Button: "Nicht wirklich. Solche Kommentare sind mir egal, weil diese Leute die Situation nicht kennen. Wer so etwas sagt, der kennt sich in der modernen Formel 1 nicht mehr aus. Sollen sie sagen, was sie wollen! Ich weiß nicht, welchen Sinn und Zweck sie damit verfolgen, aber eigentlich ist mir das auch egal."

Helm von Jenson Button, Melbourne, Albert Park Melbourne

Jenson Button geht mit einem neuen Helmdesign in die Formel-1-Saison 2009 Zoom

"Mir geht es nur darum, dass wir mit dem Team etwas aufgebaut haben, was gut ist und was wir seit einigen Jahren nicht mehr hatten. Ich werde mein Bestes geben und mich nicht verunsichern lassen, egal ob ich gelobt oder kritisiert werde. Mir ist am wichtigsten, dass die Fans sehen, wie es wirklich ist - und dass sie nicht jeden Furz lesen, den irgendjemand von sich gibt. Sie sollten das Gesamtbild sehen und verstehen, dass der Kommentar einer Person nichts bedeutet."

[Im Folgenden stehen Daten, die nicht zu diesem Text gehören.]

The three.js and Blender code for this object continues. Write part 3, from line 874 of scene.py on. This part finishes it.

Frage: "Aber wäre die Befriedigung bei einem Sieg am Sonntag deswegen nicht umso größer?"
Button: "Ich werde sicher nicht aussteigen und sagen: 'Ich habe es euch doch gesagt!' Wenn es passiert, dann freue ich mich mit dem Team. Was die Leute denken, ist mir egal. Daran werde ich nicht einmal denken, weil es mir einfach nicht wichtig ist."

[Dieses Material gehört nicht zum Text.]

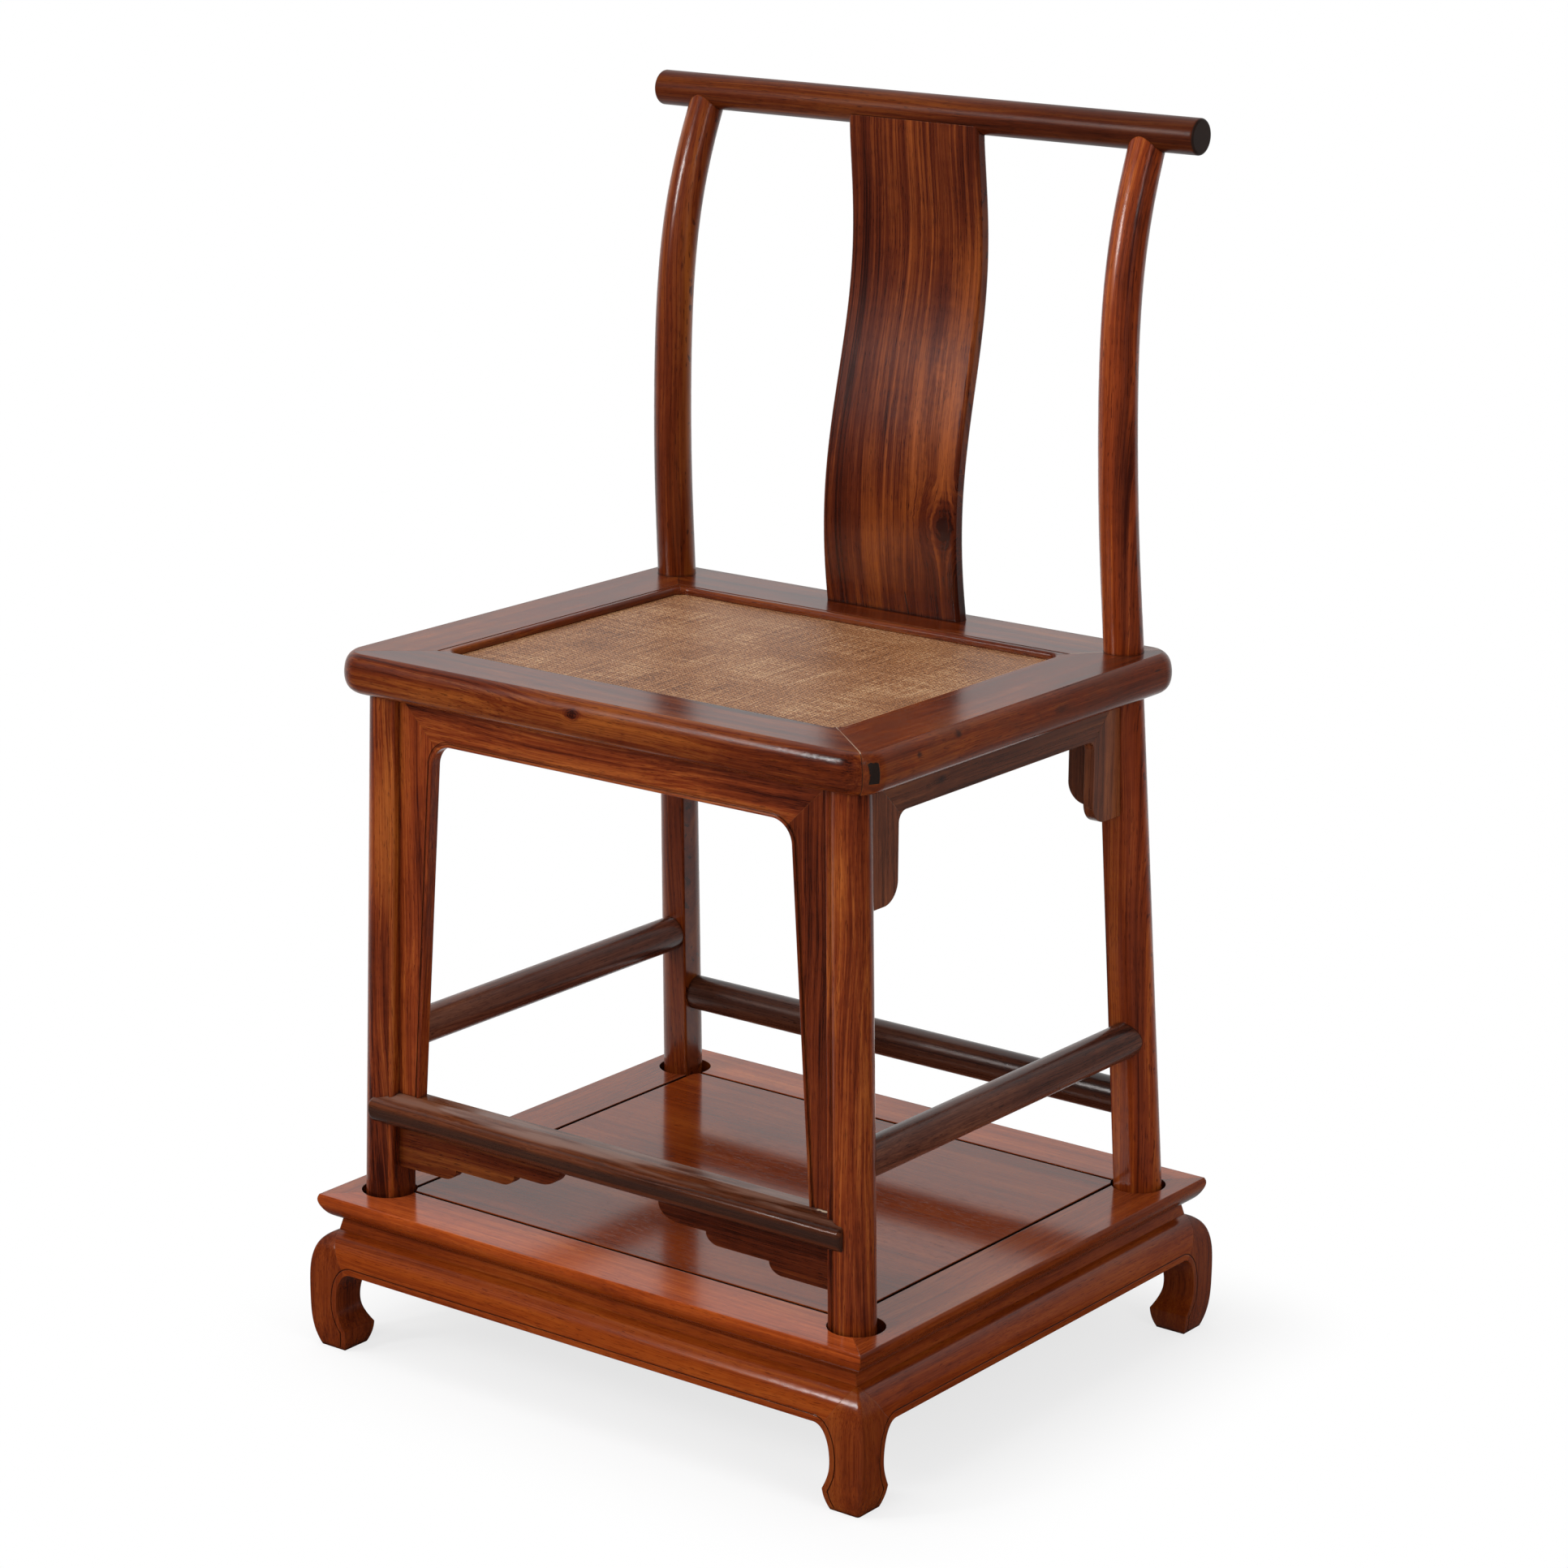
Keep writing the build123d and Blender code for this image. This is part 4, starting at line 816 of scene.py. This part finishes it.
def dress_side(side, shift, rear_leg_shade, spandrel_shade, stretcher_shade):
    """Legs, rail, apron and stretcher at the chair's left or right, each from its own stretch of noise."""
    chair, brown, dark = TONES["chair"], TONES["brown"], TONES["dark"]
    leg = wood("leg_" + side, chair, ALONG_Z, shift, shade=0.85, streaks=1.4, rough=0.20)
    rear_leg = wood("back_leg_" + side, chair, ALONG_Z, shift + 2.0, shade=rear_leg_shade, bent=ALONG_Y)
    front_spandrel = wood("front_spandrel_" + side, chair, ALONG_Z, shift + 5.0, shade=spandrel_shade)
    rail = wood("rail_" + side, chair, ALONG_Y, shift + 7.0, shade=0.80, specular=0.24, paint=paint_side_rail)
    head = wood("apron_" + side, brown, ALONG_Y, shift + 9.0, rough=0.28, paint=paint_side_apron)
    spandrel = wood("spandrel_" + side, brown, ALONG_Z, shift + 4.0, shade=1.4, rough=0.28)
    stretcher = wood(
        "stretcher_" + side, dark, ALONG_Y, shift + 4.0, shade=stretcher_shade, rough=0.24, specular=0.4,
    )
    give("front_leg_" + side, leg)
    give("rear_leg_" + side, rear_leg)
    give("front_spandrel_" + side, front_spandrel)
    give("seat_rail_" + side, rail)
    give("seat_bead_" + side, rail)
    give("seat_brace_" + side, head)
    give(side + "_apron_head", head)
    give("rear_spandrel_" + side, spandrel)
    give(side + "_spandrel_front", spandrel)
    give(side + "_spandrel_rear", spandrel)
    give("side_stretcher_" + side, stretcher)


def dress_end(end, shift, shade, paint):
    """Seat rail, bead and apron head at the chair's front or rear."""
    chair = TONES["chair"]
    rail = wood("rail_" + end, chair, ALONG_X, shift, shade, streaks=1.3, specular=0.42, paint=paint)
    head = wood("apron_" + end, chair, ALONG_X, shift + 4.0, shade=0.9, streaks=1.2)
    give("seat_rail_" + end, rail)
    give("seat_bead_" + end, rail)
    give(end + "_apron_head", head)


def dress_chair():
    chair, splat, brown, dark = TONES["chair"], TONES["splat"], TONES["brown"], TONES["dark"]
    # The left stretcher is lightened more than the right: painted light on its inner face, which little lamp
    # light reaches.
    dress_side("left", shift=0.0, rear_leg_shade=0.66, spandrel_shade=1.0, stretcher_shade=1.7)
    dress_side("right", shift=11.0, rear_leg_shade=1.12, spandrel_shade=0.75, stretcher_shade=1.15)
    dress_end("front", shift=3.0, shade=0.58, paint=paint_front_rail)
    dress_end("rear", shift=13.0, shade=0.62, paint=paint_rear_rail)
    give("crest_rail", wood(
        "crest_rail", chair, ALONG_X, shift=9.0, shade=0.42, rough=0.30, specular=0.15, paint=paint_crest,
    ))
    give("back_splat", wood(
        "back_splat", splat, ALONG_Z, shift=21.0, streaks=1.2, bent=ALONG_Y, paint=paint_splat,
    ))
    give("rear_stretcher", wood("rear_stretcher", dark, ALONG_X, shift=2.0, shade=0.6, rough=0.24))
    give("footrest", wood("footrest", brown, ALONG_X, shift=6.0, shade=0.9, rough=0.14, paint=paint_footrest))
    give("footrest_apron", wood("footrest_apron", chair, ALONG_X, shift=8.0, shade=0.45))


def dress_stand():
    def stand_wood(name, grain, shade=1.0, streaks=0.8, rough=0.14, paint=None):
        return wood(name, TONES["stand"], grain, shade=shade, streaks=streaks, rough=rough, paint=paint)

    leg = stand_wood("stand_upright", ALONG_Z, shade=0.82, rough=0.2)
    across = stand_wood("stand_across", ALONG_X)
    deep = stand_wood("stand_deep", ALONG_Y)
    # The front and rear frame pieces are lighter than the side pieces: painted light and shade on one wood.
    frame_across = stand_wood("stand_frame_across", ALONG_X, shade=1.4, paint=paint_frame)
    frame_deep = stand_wood("stand_frame_deep", ALONG_Y, shade=0.85, paint=paint_frame)
    # The panel's wood is lightened, partly as painted light that makes up for the chair's shadow on it.
    panel = stand_wood("stand_panel", ALONG_X, shade=1.4, streaks=0.6, rough=0.11, paint=paint_panel)
    give("stand_panel", panel)
    for end in ("front", "rear"):
        give("stand_frame_" + end, frame_across)
        give("stand_waist_" + end, across)
        give("stand_apron_" + end, across)
        for side in ("left", "right"):
            give(f"stand_leg_{end}_{side}", leg)
    for side in ("left", "right"):
        give("stand_frame_" + side, frame_deep)
        for part in ("waist", "apron", "batten"):
            give(f"stand_{part}_{side}", deep)


make_camera()
make_floor()
make_world()
make_lamps()
dress_chair()
dress_stand()
weave_mat()

bpy.context.scene.view_settings.view_transform = "Standard"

Frage: "Startzeit ist am Sonntag um 17:00 Uhr Ortszeit. Machst du dir Sorgen wegen der Dämmerung?"
Button: "Es wird ja wohl noch Licht haben, oder nicht? Ich hoffe es zumindest. Wir haben ein helles Auto! Im Ernst: Für uns macht es keinen Unterschied. Es wird schwierig, so spät noch einen Tisch zum Abendessen zu bekommen, aber ansonsten bleibt alles gleich. So können wir am Sonntag wenigstens später aufstehen, was mir nicht ungelegen kommt. Keine Ahnung, was sich für euch Journalisten ändert, aber für uns ist es okay - solange es nur nicht zu kalt wird."